• Seeking Equity Investment? Know the Rules
  • March 25, 2015 | Authors: Zachary W. Behler; Samuel J. Frederick; Mindi M. Johnson; Iris K. Linder; John W. Mashni
  • Law Firms: Foster, Swift, Collins & Smith, P.C. - Lansing Office ; Foster, Swift, Collins & Smith, P.C. - Grand Rapids Office ; Foster, Swift, Collins & Smith, P.C. - Lansing Office
  • The term “offer” is broadly defined under the securities laws as "every attempt or offer to dispose of, or solicitation of an offer to buy . . . for value." An offer, even without completion of the sale of securities, can run afoul of the securities laws.

    An interesting case from 2011 punctuates this point and demonstrates the risks of unknowingly violating securities laws. Two advertising executives hatched an innovative, although imprudent, plan to purchase Pabst Brewing Company by offering to sell shares on Facebook and Twitter to cover the $300 million cost of the transaction. The campaign, which may have begun as simply a publicity stunt, was wildly successful, attracting five million pledging $200 million. A bit too successful, it turns out.

    The SEC soon took notice and halted the campaign via a Cease and Desist Order due to a violation of securities laws by the ad men. They failed to register the public offering with the Securities and Exchange Commission (SEC) and could not meet an exemption. A settlement was reached and the men, who never actually collected any money, paid a fine and agreed to stop selling shares to the public.

    The SEC, which has an entire enforcement unit devoted to Internet surveillance, is paying increasing attention to online activity.
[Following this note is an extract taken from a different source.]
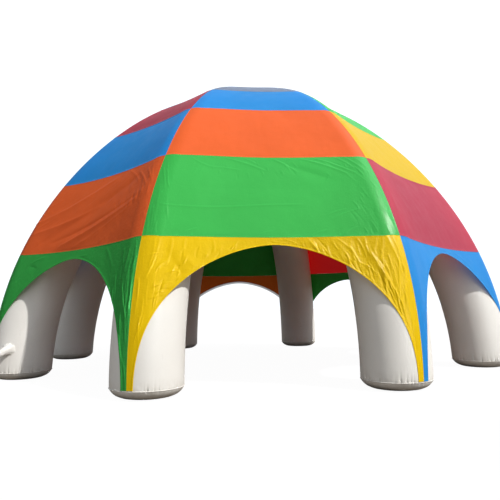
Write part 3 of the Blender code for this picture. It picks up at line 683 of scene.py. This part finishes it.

By law, public offerings - online or otherwise - must be registered with the SEC or meet an applicable exemption before promoters begin to offer or sell shares.
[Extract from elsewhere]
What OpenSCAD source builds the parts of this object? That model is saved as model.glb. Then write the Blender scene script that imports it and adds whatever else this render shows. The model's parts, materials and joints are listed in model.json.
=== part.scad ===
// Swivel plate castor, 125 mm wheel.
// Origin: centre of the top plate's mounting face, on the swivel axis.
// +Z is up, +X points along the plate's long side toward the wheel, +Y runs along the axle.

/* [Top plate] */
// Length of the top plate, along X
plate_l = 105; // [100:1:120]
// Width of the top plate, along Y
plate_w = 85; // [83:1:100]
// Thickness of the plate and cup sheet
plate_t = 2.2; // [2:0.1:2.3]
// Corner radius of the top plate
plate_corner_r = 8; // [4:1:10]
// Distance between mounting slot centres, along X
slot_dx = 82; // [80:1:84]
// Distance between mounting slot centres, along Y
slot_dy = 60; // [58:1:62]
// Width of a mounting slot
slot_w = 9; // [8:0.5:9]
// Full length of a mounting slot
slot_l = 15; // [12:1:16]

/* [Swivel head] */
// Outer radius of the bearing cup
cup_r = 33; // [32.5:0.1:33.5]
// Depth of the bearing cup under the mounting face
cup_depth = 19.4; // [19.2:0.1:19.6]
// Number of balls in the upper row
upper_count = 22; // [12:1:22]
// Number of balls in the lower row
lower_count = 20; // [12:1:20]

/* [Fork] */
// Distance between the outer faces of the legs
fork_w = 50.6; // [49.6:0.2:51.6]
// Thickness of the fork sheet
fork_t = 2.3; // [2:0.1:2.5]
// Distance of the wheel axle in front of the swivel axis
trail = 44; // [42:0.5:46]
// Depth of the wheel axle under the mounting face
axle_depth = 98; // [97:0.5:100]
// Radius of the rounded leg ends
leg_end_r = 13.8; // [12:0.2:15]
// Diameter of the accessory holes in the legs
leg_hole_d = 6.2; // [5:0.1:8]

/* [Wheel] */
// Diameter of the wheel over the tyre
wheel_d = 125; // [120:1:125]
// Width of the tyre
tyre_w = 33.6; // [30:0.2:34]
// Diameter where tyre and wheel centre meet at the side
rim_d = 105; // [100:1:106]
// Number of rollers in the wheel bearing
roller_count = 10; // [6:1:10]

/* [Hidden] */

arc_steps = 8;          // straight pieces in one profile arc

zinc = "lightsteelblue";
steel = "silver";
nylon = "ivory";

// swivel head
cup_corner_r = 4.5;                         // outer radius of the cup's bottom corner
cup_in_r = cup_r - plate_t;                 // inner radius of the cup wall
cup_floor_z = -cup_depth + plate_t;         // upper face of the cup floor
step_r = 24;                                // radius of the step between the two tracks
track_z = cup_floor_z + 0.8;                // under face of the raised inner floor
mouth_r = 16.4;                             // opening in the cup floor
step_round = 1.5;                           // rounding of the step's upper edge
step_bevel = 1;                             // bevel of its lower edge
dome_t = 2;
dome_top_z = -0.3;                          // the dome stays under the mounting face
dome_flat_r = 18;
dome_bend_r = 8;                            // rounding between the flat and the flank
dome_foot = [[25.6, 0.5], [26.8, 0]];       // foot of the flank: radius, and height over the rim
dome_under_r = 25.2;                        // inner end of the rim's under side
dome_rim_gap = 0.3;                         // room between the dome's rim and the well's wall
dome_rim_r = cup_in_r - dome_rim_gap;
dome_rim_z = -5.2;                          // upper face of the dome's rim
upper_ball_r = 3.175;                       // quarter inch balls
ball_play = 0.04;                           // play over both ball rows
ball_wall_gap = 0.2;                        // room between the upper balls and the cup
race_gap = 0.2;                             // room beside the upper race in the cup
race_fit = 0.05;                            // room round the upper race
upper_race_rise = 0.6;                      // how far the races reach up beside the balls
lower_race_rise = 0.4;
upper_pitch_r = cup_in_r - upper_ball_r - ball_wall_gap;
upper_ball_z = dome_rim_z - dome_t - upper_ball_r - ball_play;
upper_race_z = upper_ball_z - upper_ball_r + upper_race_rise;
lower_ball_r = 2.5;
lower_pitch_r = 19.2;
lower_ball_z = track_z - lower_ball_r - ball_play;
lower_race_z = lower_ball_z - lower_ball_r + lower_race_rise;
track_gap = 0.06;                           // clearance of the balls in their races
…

    Since the Pabst case in 2011, the law with respect to "crowdfunding" - the practice of funding a project or venture by raising money from a large number of people via the Internet - has evolved. The Jumpstart Our Business Startups (JOBS) Act was signed into law in April 2012, and one of its objectives was to create rules for small businesses to raise funds from non-accredited investors. Title III of the Act exempts certain crowdfunding from registration requirements of the federal securities laws. While the SEC issued proposed regulations in October 2013 to implement the exemption, final regulations have not yet been issued, and the exemption will not be effective until the SEC does so.

    A May 1, 2014 Wall Street Journal article, entitled “Frustration Rises Over Crowdfunding Rules,” details efforts in the U.S. Congress to amend the JOBS Act even before the final regulations have become effective. These frustrations have led certain states, including Michigan, to try to sidestep the JOBS Act and SEC, and create their own exemptions in state law.

    As we previously reported on this blog, on Dec. 30, 2013, Gov. Snyder signed Public Act 264 of 2013 into law (the "Act"). The Act amends the Michigan Uniform Securities Act to provide an exemption from securities registration for intrastate crowdfunding.

    So what should businesses in Michigan take away from all this? Federal and state securities laws are a complicated thicket of rules and regulations. Before soliciting investments from outside investors, it's important to plan carefully with legal counsel to make sure you do not violate securities laws. The SEC and state enforcement agencies are paying attention and the penalties are steep.